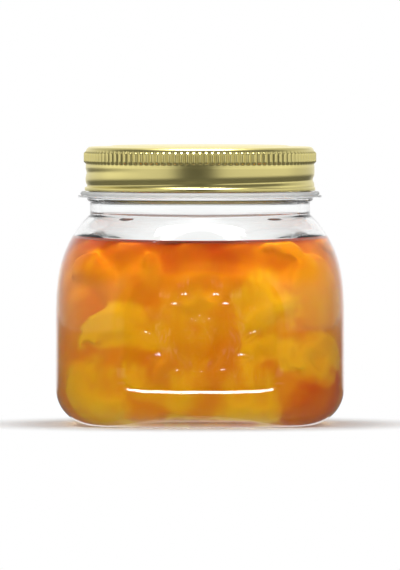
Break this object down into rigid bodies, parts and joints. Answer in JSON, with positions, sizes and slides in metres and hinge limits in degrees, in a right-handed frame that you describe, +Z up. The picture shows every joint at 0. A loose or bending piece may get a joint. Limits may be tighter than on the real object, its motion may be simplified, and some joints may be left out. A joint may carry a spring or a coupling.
{
  "type": "storage jar of fruit preserve",
  "caption": "Rounded-square clear glass jar filled with orange fruit preserve, with a recessed arched front panel and a gold knurled metal screw cap.",
  "frame": {"origin": "centre of the square footprint, on the plane that the jar stands on", "axes": "+Z up along the jar's axis, -Y out of the face with the recessed panel, +X to the right seen from that face"},
  "size_m": [0.1066, 0.1064, 0.1032],
  "materials": {
    "glass": "clear pressed soda-lime glass, polished",
    "preserve": "translucent orange syrup with soft golden fruit pieces",
    "cap_metal": "satin gold lacquered tinplate"
  },
  "bodies": {
    "root": {"jar_glass": "glass", "preserve": "preserve", "lid": "cap_metal"}
  },
  "joints": []
}
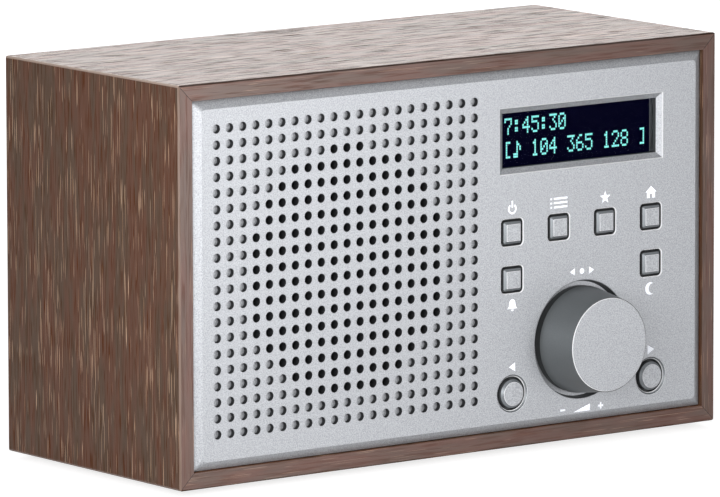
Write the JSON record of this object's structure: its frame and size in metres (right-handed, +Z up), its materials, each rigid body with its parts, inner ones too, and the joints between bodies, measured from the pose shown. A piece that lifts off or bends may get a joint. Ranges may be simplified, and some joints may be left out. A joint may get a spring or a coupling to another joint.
{
  "type": "tabletop radio",
  "caption": "Tabletop radio: wood-veneered box with a silver perforated front, two-line display, push buttons, a turning knob and a folded rear aerial.",
  "frame": {"origin": "on the table, under the middle of the wooden cabinet", "axes": "+Z up, -Y out of the front panel, +X to the right as seen from the front"},
  "size_m": [0.212, 0.114, 0.1277],
  "materials": {
    "walnut_veneer": "satin",
    "pine": "matt",
    "silver_lacquer": "satin metallic",
    "grey_lacquer": "satin metallic",
    "black_plastic": "matt",
    "white_nylon": "satin",
    "rubber": "matt",
    "zinc_steel": "zinc plated",
    "chrome": "polished",
    "brass": "satin",
    "ferrite": "matt",
    "cone_paper": "matt",
    "spider_cloth": "matt",
    "circuit_board": "satin",
    "black_aluminium": "anodised",
    "sleeve_blue": "gloss",
    "cable_grey": "satin",
    "clear_acrylic": "polished",
    "display_black": "gloss"
  },
  "bodies": {
    "radio": {"cabinet_top": "walnut_veneer", "cabinet_bottom": "walnut_veneer", "cabinet_left": "walnut_veneer", "cabinet_right": "walnut_veneer", "front_blocks": "pine", "rear_blocks": "pine", "feet": "rubber", "front_panel": "silver_lacquer", "front_panel_screws": "zinc_steel", "rear_panel": "black_plastic", "rear_panel_screws": "zinc_steel", "speaker_gasket": "rubber", "speaker_basket": "black_plastic", "speaker_surround": "rubber", "speaker_spider": "spider_cloth", "speaker_top_plate": "zinc_steel", "speaker_magnet": "ferrite", "speaker_yoke": "zinc_steel", "speaker_screws": "zinc_steel", "speaker_leads": "cable_grey", "display_window": "clear_acrylic", "display_frame": "black_plastic", "display_glass": "display_black", "display_backlight": "white_nylon", "display_board": "circuit_board", "display_cable": "cable_grey", "control_board": "circuit_board", "push_switches": "black_plastic", "board_screws": "zinc_steel", "encoder_body": "zinc_steel", "main_board": "circuit_board", "board_spacers": "white_nylon", "radio_module": "chrome", "heat_sink": "black_aluminium", "capacitors": "sleeve_blue", "dc_socket": "black_plastic", "headphone_socket": "black_plastic", "line_socket": "black_plastic", "ribbon_cable": "cable_grey", "aerial_stud": "zinc_steel"},
    "power_button": {"power_button": "silver_lacquer"},
    "menu_button": {"menu_button": "silver_lacquer"},
    "favourite_button": {"favourite_button": "silver_lacquer"},
    "local_button": {"local_button": "silver_lacquer"},
    "alarm_button": {"alarm_button": "silver_lacquer"},
    "sleep_button": {"sleep_button": "silver_lacquer"},
    "previous_button": {"previous_button": "silver_lacquer"},
    "next_button": {"next_button": "silver_lacquer"},
    "cone": {"speaker_cone": "cone_paper", "dust_cap": "cone_paper", "voice_coil": "brass"},
    "encoder_rotor": {"encoder_rotor": "brass"},
    "knob": {"knob": "grey_lacquer", "encoder_shaft": "zinc_steel"},
    "aerial_swivel": {"aerial_base": "black_plastic", "aerial_pin": "chrome"},
    "aerial_arm": {"aerial_outer": "chrome"},
    "aerial_middle": {"aerial_middle": "chrome"},
    "aerial_tip": {"aerial_tip": "chrome"}
  },
  "joints": [
    {"name": "power_press", "type": "slide", "parent": "radio", "child": "power_button", "axis": [0, 1, 0], "range_m": [0, 0.0005], "stiffness_N_per_m": 3000},
    {"name": "menu_press", "type": "slide", "parent": "radio", "child": "menu_button", "axis": [0, 1, 0], "range_m": [0, 0.0005], "stiffness_N_per_m": 3000},
    {"name": "favourite_press", "type": "slide", "parent": "radio", "child": "favourite_button", "axis": [0, 1, 0], "range_m": [0, 0.0005], "stiffness_N_per_m": 3000},
    {"name": "local_press", "type": "slide", "parent": "radio", "child": "local_button", "axis": [0, 1, 0], "range_m": [0, 0.0005], "stiffness_N_per_m": 3000},
    {"name": "alarm_press", "type": "slide", "parent": "radio", "child": "alarm_button", "axis": [0, 1, 0], "range_m": [0, 0.0005], "stiffness_N_per_m": 3000},
    {"name": "sleep_press", "type": "slide", "parent": "radio", "child": "sleep_button", "axis": [0, 1, 0], "range_m": [0, 0.0005], "stiffness_N_per_m": 3000},
    {"name": "previous_press", "type": "slide", "parent": "radio", "child": "previous_button", "axis": [0, 1, 0], "range_m": [0, 0.0005], "stiffness_N_per_m": 3000},
    {"name": "next_press", "type": "slide", "parent": "radio", "child": "next_button", "axis": [0, 1, 0], "range_m": [0, 0.0005], "stiffness_N_per_m": 3000},
    {"name": "cone_travel", "type": "slide", "parent": "radio", "child": "cone", "axis": [0, 1, 0], "range_m": [-0.0015, 0.0015], "stiffness_N_per_m": 1400},
    {"name": "knob_turn", "type": "hinge", "parent": "radio", "child": "encoder_rotor", "pos_m": [0.0512, -0.036, 0.0339], "axis": [0, 1, 0], "continuous": true},
    {"name": "knob_push", "type": "slide", "parent": "encoder_rotor", "child": "knob", "axis": [0, 1, 0], "range_m": [0, 0.0005], "stiffness_N_per_m": 5000},
    {"name": "aerial_turn", "type": "hinge", "parent": "radio", "child": "aerial_swivel", "pos_m": [0.0868, 0.04425, 0.1105], "axis": [0, 1, 0], "range_deg": [0, 180]},
    {"name": "aerial_tilt", "type": "hinge", "parent": "aerial_swivel", "child": "aerial_arm", "pos_m": [0.0868, 0.05035, 0.1105], "axis": [0, 0, -1], "range_deg": [0, 90]},
    {"name": "aerial_extend", "type": "slide", "parent": "aerial_arm", "child": "aerial_middle", "axis": [-1, 0, 0], "range_m": [0, 0.1]},
    {"name": "aerial_tip_extend", "type": "slide", "parent": "aerial_middle", "child": "aerial_tip", "axis": [-1, 0, 0], "range_m": [0, 0.1]}
  ],
  "couplings": [
    {"joint": "aerial_tip_extend", "follows": "aerial_extend", "ratio": 1}
  ]
}
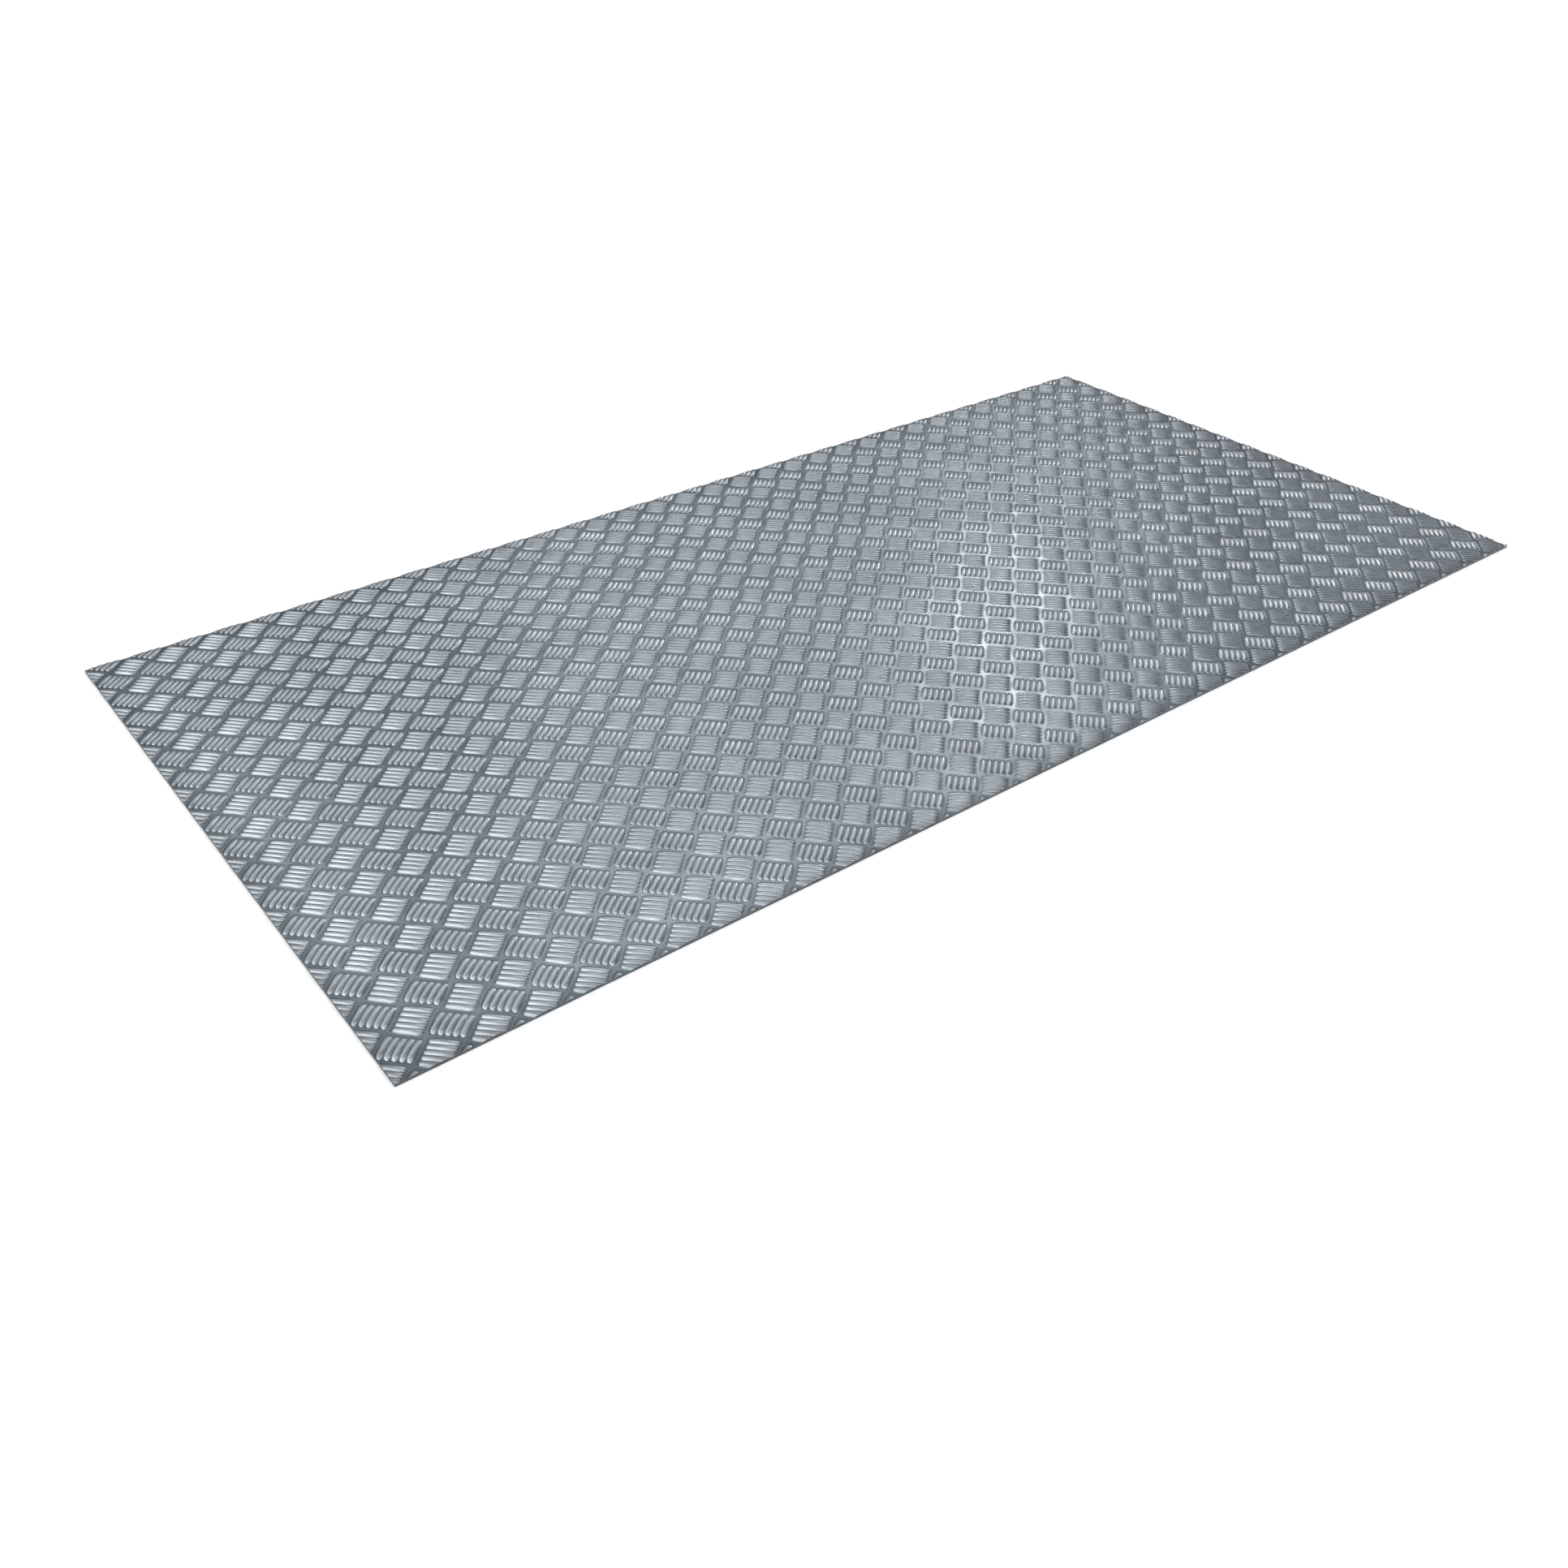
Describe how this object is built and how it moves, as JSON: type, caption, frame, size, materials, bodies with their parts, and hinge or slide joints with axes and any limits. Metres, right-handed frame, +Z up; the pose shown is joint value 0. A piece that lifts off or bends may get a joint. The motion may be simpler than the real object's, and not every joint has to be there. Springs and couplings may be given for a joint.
{
  "type": "checker plate",
  "caption": "Flat rectangular sheet of rolled steel with a raised five-bar tread pattern on its top face and plain sheared edges.",
  "frame": {"origin": "middle of the flat underside, so the sheet lies on z = 0", "axes": "+X along the sheet's length, +Y across its width, +Z up out of the tread face"},
  "size_m": [2, 1, 0.003],
  "materials": {
    "steel": "bare hot-rolled steel, blue-grey mill finish with a soft sheen"
  },
  "bodies": {
    "root": {"checker_plate": "steel"}
  },
  "joints": []
}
========================================================================
TASK PROMPT =
Please retype, exactly as written, every line from the line containing "Describe how this" through the last line of the records above, including both of those lines, and nothing else.

CORRECT ANSWER =
Describe how this object is built and how it moves, as JSON: type, caption, frame, size, materials, bodies with their parts, and hinge or slide joints with axes and any limits. Metres, right-handed frame, +Z up; the pose shown is joint value 0. A piece that lifts off or bends may get a joint. The motion may be simpler than the real object's, and not every joint has to be there. Springs and couplings may be given for a joint.
{
  "type": "checker plate",
  "caption": "Flat rectangular sheet of rolled steel with a raised five-bar tread pattern on its top face and plain sheared edges.",
  "frame": {"origin": "middle of the flat underside, so the sheet lies on z = 0", "axes": "+X along the sheet's length, +Y across its width, +Z up out of the tread face"},
  "size_m": [2, 1, 0.003],
  "materials": {
    "steel": "bare hot-rolled steel, blue-grey mill finish with a soft sheen"
  },
  "bodies": {
    "root": {"checker_plate": "steel"}
  },
  "joints": []
}